Beets are beautiful and delicious. Until recently my husband thought they tasted like dirt. After I grew these beauties, he had a new flavor for beets. This spring I lovingly tucked the seeds for detriot dark red, chioggia and a random beet blend into my raised garden bed. As the tops pushed through the coco coir in my Soil Mender raised bed mix I knew it would be a delightful season for beets. I patiently watched them grow and wondered how big they would be when I pulled them. After harvesting, I wished I had planted more. I kept it simple with this crop and boiled them to experience the pure flavor of the beet. We ate them like slippery apples and relished every bite. I did not have luck with slipping the skins.

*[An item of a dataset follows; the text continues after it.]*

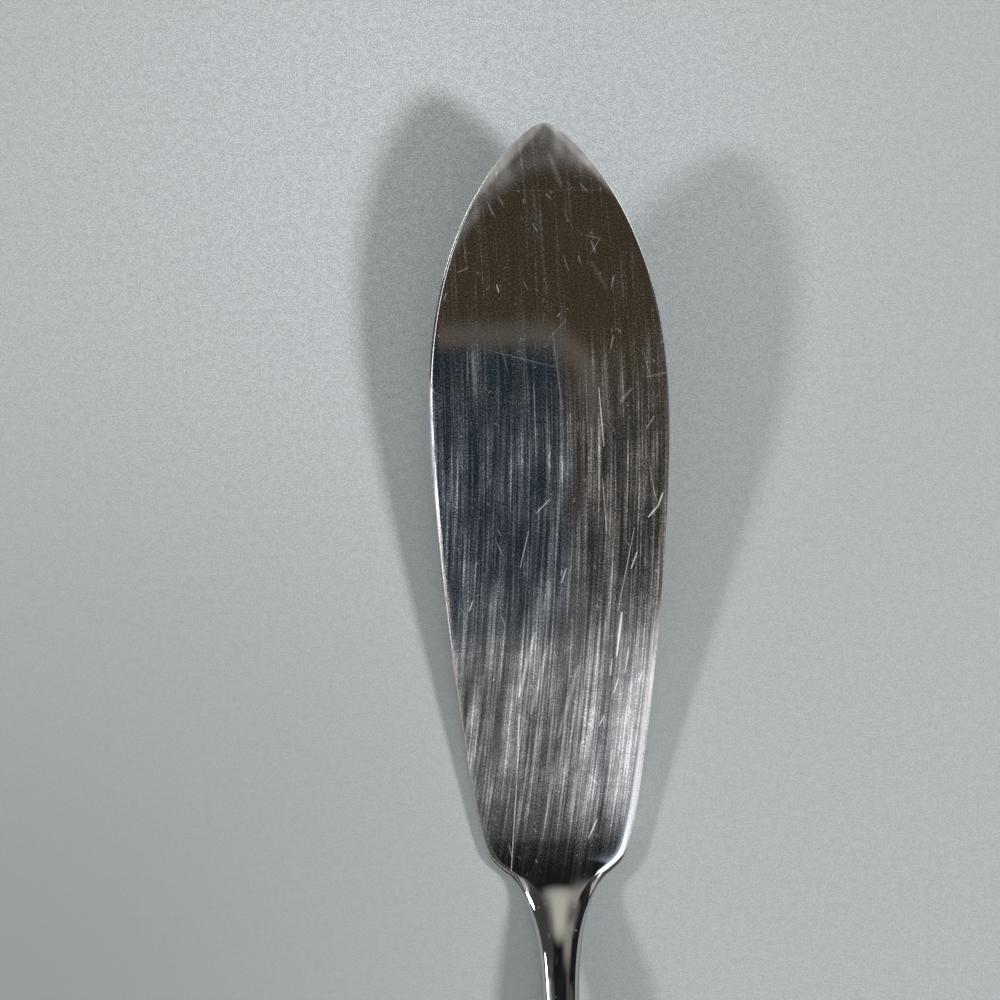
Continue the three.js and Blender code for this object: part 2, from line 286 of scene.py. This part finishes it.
def refine(node, name, sharp):
    """A copy of a CAD node with its doubles merged, its sharp edges creased and then subdivided."""
    piece = bpy.data.objects.new(name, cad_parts[node].data.copy())
    bpy.context.scene.collection.objects.link(piece)
    bpy.ops.object.select_all(action="DESELECT")
    piece.select_set(True)
    bpy.context.view_layer.objects.active = piece
    bpy.ops.object.mode_set(mode="EDIT")
    bpy.ops.mesh.select_all(action="SELECT")
    bpy.ops.mesh.remove_doubles(threshold=merge_distance)
    bpy.ops.mesh.tris_convert_to_quads(face_threshold=quad_bend, shape_threshold=quad_skew)
    bpy.ops.object.mode_set(mode="OBJECT")
    creases = piece.data.attributes.new("crease_edge", "FLOAT", "EDGE")
    points = [vertex.co for vertex in piece.data.vertices]
    for edge in piece.data.edges:
        creases.data[edge.index].value = sharp(*(points[i] for i in edge.vertices))
    smooth = piece.modifiers.new("fine_surface", "SUBSURF")
    smooth.levels = smooth.render_levels = subdivisions
    bpy.ops.object.modifier_apply(modifier=smooth.name)
    bpy.ops.object.shade_smooth()
    return piece


def blade_crease(first, second):
    """The bolster's back and the tang behind it keep their edges."""
    behind = bolster_back + edge_margin
    return 1.0 if first.y < behind and second.y < behind else 0.0


blade = refine("blade", "forged_blade", blade_crease)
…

In theory it sounded simple, but I resorted to peeling them. A fall crop of beets will go in my bed this weekend for my first try at extending the beet eating season!

Zucchini Pizza Boats

My first attempt at zucchini pizza boats! I saw a picture of these a while back and they looked yummy. I thought I can make that. Then my mother-in-law was telling me all about them the other day. And again I thought I need to make those. I discovered some big zucchini in the garden that I needed to do something with. As usual I looked at one recipe and jumped right in to cooking. So now I am saying to myself, next time I’m going to…

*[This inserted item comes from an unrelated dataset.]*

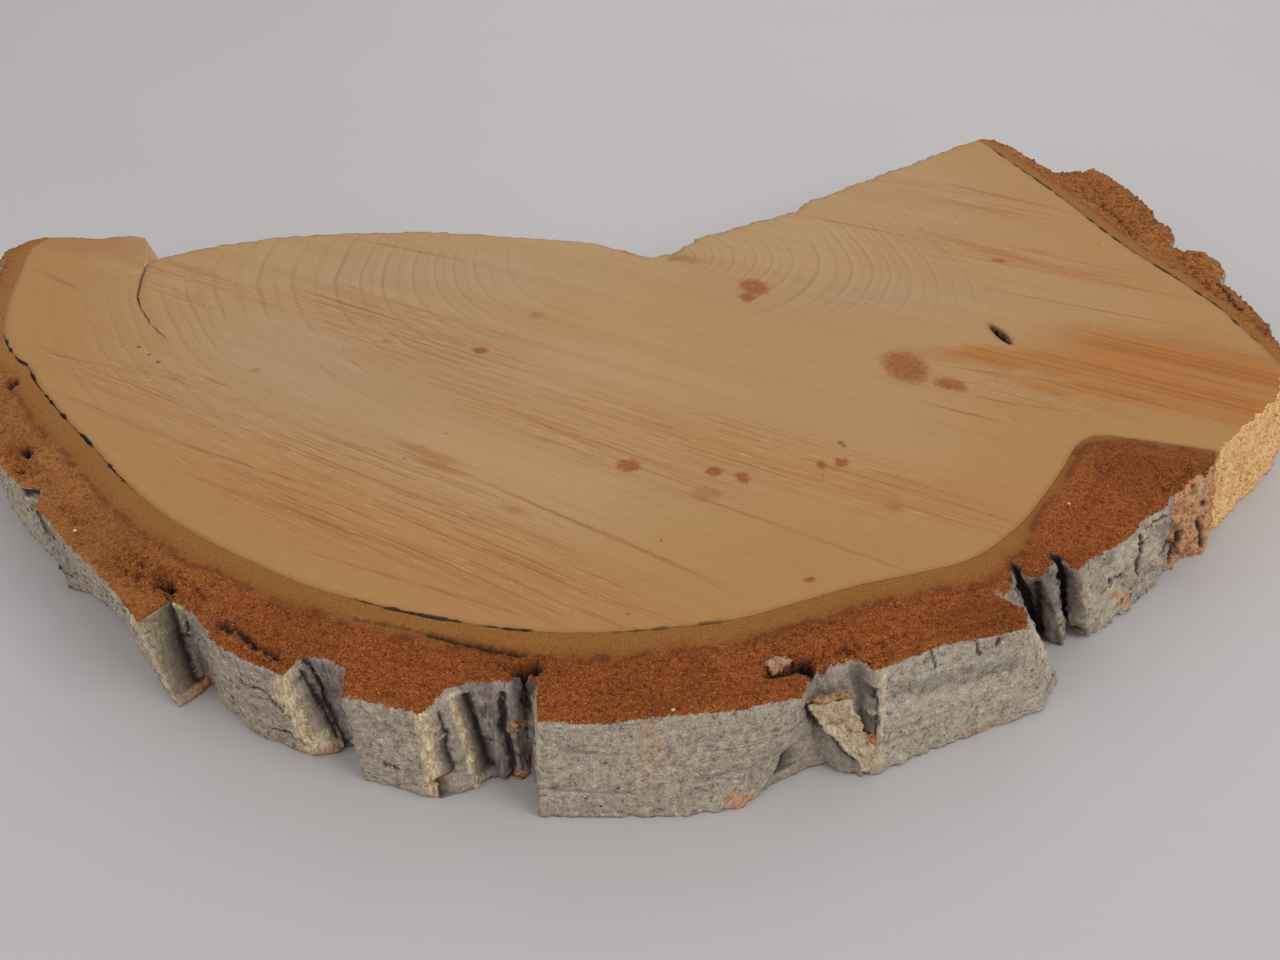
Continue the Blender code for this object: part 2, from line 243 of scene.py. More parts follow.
def curve(points, step, per_span=8):
    """Rows along a Catmull-Rom curve through plan points, evenly spaced."""
    p = np.array(points, float)
    p = np.vstack([2 * p[0] - p[1], p, 2 * p[-1] - p[-2]])
    fine = []
    for i in range(1, len(p) - 2):
        for t in np.arange(per_span) / per_span:
            fine.append(0.5 * (
                2 * p[i] + (p[i + 1] - p[i - 1]) * t
                + (2 * p[i - 1] - 5 * p[i] + 4 * p[i + 1] - p[i + 2]) * t * t
                + (3 * p[i] - p[i - 1] - 3 * p[i + 1] + p[i + 2]) * t ** 3
            ))
    fine = np.array(fine + [p[-2]])
    run = run_along(fine)
    at = np.linspace(0, run[-1], max(2, round(run[-1] / step)) + 1)
    x, y = np.interp(at, run, fine[:, 0]), np.interp(at, run, fine[:, 1])
    return np.column_stack([x, y, x + LEAN[0], y + LEAN[1]])


def run_along(line):
    """Distance from the start of a line to each of its points."""
    return np.concatenate([[0], np.cumsum(np.linalg.norm(np.diff(line, axis=0), axis=1))])


def along(line, spacing):
    """Evenly spaced places along a broken line in space, about so far apart."""
    return resampled(line, max(2, math.ceil(run_along(np.array(line, float))[-1] / spacing)))


def resampled(line, count):
    """A broken line in space as so many evenly spaced places."""
    line = np.array(line, float)
    run = run_along(line)
    at = np.linspace(0, run[-1], count)
    return np.column_stack([np.interp(at, run, line[:, k]) for k in range(3)])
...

Either way these were quick and simple and edible. My boat is filled with spicy chicken sausage and tomatoes, peppers and onions grown in my garden tucked in the filling. The sauce is canned tomatoes a friend gave me and topped with mozzarella cheese. For a gal who is still learning to cook, my zucchini pizza boats were a success and can only be improved in recipes to come! Any tips or feedback from all you zucchini pizza boat bakers out there would be appreciated. And what else do you make pizzas from?